IBK a rendu les armes face à ceux qu’il considérait comme des quidams à museler par tous les moyens ; ses incantations n’y ont rien fait, il leur a  abandonné Kidal. Après les slogans aux relents de fermeté, le renvoi à un passé glorieux de toute sa brutalité, les déclarations d’intention de rigueur … la réalité de l’impuissance.

Essebsi a choisi un Premier ministre qui a attendu l’attentat du musée du Bardo pour organiser une purge dans la police tunisienne. Il a peut-être l’excuse du nouveau venu. A peine s’est-il installé que les terroristes frappaient. Mais n’avait-il pas promis des solutions clé en main du fait de son expérience dans  la répression des fauteurs de troubles et autres citoyens indélicats ?

Le nouvel homme fort d’Abuja arrive auréolé de son passé de tyran. « Les crimes de Buhari »  c’est le titre d’une pièce de Wolé Soyinka. Ce charmant monsieur doit être bien malheureux dans un monde où ces crimes qu’il dénonçait à ses risques et périls sont devenus un atout pour le criminel en question. Il se consolera en se disant que face aux abjections de Boko Haram, un enfant de chœur ne saurait faire l’affaire. Il fera confiance à son peuple qui, confronté au choix entre des gens pas très recommandables, selon les critères les plus répandus de nos jours, a choisi le moins pire.
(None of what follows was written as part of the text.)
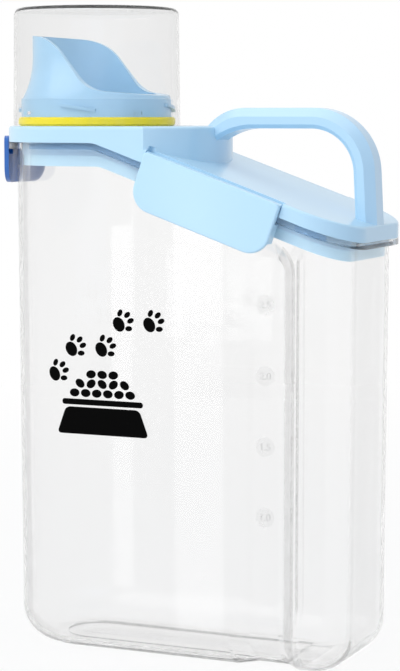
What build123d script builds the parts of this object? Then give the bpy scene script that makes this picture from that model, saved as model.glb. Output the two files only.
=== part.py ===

A tous les dictateurs, apprentis dictateurs ou hommes liges de dictateurs, déchus ou en disgrâce, le message est le suivant : rien n’est perdu ; si vous êtes relativement jeunes et si dans 20 ou 30 ans les menaces sécuritaires, la corruption, l’incivisme sont toujours d’actualité dans votre pays, quoi que vous ayez fait de votre passage au pouvoir, vous avez de réelles chances d’être vu comme le messie. Entourez vous de spin doctors et de relais efficaces à tous les étages de la société, ne vous encombrez pas de considérations trop techniques, n’ayez d’autre programme que de rendre au peuple sa dignité, au pays son honneur, de mâter les fauteurs de troubles, de discipliner les esprits égarés et faites de la lutte contre la corruption votre cheval de bataille. Si au moment où vous dites cela, vous êtes riche comme crésus et cela du fait, en grande partie, de votre passage au pouvoir, ça ne changera rien. Le peuple est indulgent, il sait tout pardonner et/ou oublier lorsqu’il est à la recherche d’une icône. 
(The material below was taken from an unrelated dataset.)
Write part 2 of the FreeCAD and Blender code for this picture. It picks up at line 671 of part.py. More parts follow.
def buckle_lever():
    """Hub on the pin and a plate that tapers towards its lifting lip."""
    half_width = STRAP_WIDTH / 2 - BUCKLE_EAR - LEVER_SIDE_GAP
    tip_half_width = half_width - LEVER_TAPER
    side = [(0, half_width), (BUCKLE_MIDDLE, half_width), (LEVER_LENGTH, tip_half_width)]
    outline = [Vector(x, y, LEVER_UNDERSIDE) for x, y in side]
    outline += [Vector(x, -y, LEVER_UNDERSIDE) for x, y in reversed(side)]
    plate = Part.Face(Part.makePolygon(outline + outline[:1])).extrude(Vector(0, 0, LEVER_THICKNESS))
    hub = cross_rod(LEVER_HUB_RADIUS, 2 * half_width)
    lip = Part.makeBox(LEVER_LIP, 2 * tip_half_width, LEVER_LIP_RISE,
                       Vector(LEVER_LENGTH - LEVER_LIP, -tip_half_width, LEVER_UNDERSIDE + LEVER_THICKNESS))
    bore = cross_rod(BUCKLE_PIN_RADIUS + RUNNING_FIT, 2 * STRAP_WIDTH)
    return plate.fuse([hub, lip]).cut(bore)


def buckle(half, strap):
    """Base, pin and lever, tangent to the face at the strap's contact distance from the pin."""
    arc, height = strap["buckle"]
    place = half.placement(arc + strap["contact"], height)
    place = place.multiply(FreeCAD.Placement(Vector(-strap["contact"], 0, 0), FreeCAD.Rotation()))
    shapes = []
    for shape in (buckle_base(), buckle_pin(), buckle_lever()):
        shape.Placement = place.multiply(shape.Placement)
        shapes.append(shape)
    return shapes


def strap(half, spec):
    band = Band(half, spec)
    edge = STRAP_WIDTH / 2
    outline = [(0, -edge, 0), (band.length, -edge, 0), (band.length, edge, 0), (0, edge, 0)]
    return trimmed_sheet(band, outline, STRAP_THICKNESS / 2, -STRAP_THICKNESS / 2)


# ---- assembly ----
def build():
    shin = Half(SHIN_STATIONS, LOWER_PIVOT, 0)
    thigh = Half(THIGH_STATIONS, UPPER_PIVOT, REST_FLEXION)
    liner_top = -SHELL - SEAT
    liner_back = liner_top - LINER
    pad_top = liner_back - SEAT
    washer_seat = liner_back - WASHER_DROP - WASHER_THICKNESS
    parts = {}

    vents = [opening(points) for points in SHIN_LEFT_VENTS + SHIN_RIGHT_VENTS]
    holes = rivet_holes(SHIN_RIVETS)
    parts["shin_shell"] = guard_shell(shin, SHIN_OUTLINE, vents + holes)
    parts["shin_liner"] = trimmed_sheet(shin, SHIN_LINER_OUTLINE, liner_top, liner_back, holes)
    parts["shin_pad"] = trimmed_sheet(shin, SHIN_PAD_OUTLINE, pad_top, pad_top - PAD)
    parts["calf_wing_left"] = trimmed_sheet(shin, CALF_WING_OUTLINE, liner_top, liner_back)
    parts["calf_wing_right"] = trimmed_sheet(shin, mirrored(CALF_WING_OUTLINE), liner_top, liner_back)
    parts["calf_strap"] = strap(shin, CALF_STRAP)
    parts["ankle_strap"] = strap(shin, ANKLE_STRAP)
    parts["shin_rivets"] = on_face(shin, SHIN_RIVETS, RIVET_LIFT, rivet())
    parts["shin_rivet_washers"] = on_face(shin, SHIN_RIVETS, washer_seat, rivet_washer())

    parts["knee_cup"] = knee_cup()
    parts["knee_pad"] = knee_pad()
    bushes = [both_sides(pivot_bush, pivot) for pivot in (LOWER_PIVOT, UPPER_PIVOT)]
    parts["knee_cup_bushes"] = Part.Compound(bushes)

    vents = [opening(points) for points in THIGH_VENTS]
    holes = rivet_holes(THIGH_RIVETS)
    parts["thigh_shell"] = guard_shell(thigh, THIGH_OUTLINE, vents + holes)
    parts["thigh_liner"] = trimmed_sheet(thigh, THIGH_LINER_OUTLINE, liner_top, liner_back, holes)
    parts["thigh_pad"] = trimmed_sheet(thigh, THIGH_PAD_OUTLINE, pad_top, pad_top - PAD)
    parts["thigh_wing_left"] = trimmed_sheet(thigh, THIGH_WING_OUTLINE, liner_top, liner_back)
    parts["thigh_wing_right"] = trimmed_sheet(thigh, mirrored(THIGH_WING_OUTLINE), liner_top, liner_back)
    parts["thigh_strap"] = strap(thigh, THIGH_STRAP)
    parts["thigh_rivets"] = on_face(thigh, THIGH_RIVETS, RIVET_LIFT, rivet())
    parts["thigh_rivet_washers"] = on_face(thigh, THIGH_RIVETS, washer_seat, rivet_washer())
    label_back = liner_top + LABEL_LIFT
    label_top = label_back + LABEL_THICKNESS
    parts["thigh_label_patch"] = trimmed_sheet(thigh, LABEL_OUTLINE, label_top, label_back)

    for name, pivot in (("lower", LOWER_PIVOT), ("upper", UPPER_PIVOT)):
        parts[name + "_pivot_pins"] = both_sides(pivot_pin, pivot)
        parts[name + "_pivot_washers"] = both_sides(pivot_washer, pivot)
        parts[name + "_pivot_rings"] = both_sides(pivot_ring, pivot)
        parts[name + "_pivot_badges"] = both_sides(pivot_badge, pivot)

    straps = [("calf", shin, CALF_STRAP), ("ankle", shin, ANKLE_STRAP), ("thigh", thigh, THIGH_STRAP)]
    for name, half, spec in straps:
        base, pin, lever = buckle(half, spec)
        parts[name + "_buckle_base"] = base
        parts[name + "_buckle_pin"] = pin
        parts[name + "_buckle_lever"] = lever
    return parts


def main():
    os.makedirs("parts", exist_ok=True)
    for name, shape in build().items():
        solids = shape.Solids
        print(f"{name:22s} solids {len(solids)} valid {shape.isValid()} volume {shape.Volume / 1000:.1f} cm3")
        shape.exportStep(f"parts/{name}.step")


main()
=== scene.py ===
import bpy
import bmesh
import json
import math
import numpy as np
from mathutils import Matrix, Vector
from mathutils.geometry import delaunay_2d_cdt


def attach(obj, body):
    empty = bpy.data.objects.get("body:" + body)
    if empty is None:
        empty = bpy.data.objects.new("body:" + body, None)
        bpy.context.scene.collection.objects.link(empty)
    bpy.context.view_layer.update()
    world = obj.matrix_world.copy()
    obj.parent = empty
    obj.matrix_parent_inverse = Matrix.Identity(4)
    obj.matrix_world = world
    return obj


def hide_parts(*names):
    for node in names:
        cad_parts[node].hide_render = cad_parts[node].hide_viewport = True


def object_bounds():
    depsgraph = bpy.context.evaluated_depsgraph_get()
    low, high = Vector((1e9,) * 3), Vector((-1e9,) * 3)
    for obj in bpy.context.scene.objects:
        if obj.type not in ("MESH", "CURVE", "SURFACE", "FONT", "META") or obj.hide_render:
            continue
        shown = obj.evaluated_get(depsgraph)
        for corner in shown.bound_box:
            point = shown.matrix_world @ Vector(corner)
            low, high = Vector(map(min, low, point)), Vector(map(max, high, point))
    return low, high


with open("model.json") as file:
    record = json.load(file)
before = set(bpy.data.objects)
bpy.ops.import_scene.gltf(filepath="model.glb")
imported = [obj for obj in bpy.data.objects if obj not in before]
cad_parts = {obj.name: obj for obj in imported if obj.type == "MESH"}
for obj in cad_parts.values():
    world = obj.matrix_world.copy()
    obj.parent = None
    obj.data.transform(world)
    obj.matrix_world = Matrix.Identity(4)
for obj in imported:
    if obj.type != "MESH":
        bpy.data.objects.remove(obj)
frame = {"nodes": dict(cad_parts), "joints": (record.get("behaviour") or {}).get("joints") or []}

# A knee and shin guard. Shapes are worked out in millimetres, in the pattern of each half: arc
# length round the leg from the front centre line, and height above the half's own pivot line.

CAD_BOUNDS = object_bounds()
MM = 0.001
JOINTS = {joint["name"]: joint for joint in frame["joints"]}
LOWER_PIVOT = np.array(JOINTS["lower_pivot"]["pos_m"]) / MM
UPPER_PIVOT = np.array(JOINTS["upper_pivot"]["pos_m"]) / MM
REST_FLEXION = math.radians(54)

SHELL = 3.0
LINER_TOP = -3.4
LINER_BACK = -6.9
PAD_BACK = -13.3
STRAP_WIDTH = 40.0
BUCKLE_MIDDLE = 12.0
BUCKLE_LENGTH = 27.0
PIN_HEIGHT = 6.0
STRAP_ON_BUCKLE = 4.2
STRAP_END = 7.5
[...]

Nous accorderons, tout de même, le bénéfice du doute aux thuriféraires du buharisme conquérant. Sanusi Lamido Sanusi, ancien gouverneur de la banque centrale du Nigéria devenu émir écrivait, en 2001, alors que le général briguait déjà le suffrage de ses concitoyens, ceci : « le Buharisme était un régime despotique mais son despotisme a été historiquement déterminé, rendu nécessaire par la tâche historique de démantèlement des structures de dépendance et l’émergence d’une nation tournée vers un modèle autre que l'accumulation primitive. Sous son meilleur jour, Buhari a peut-être été un Bonaparte ou un Bismarck. Dans ses pires moments, il peut avoir été un Hitler ou un Mussolini. Dans les deux cas, le Buharisme, s’il avait atteint sa conclusion logique, aurait posé les bases d'une nouvelle société. Son renversement a marqué une rechute, un pas en arrière ».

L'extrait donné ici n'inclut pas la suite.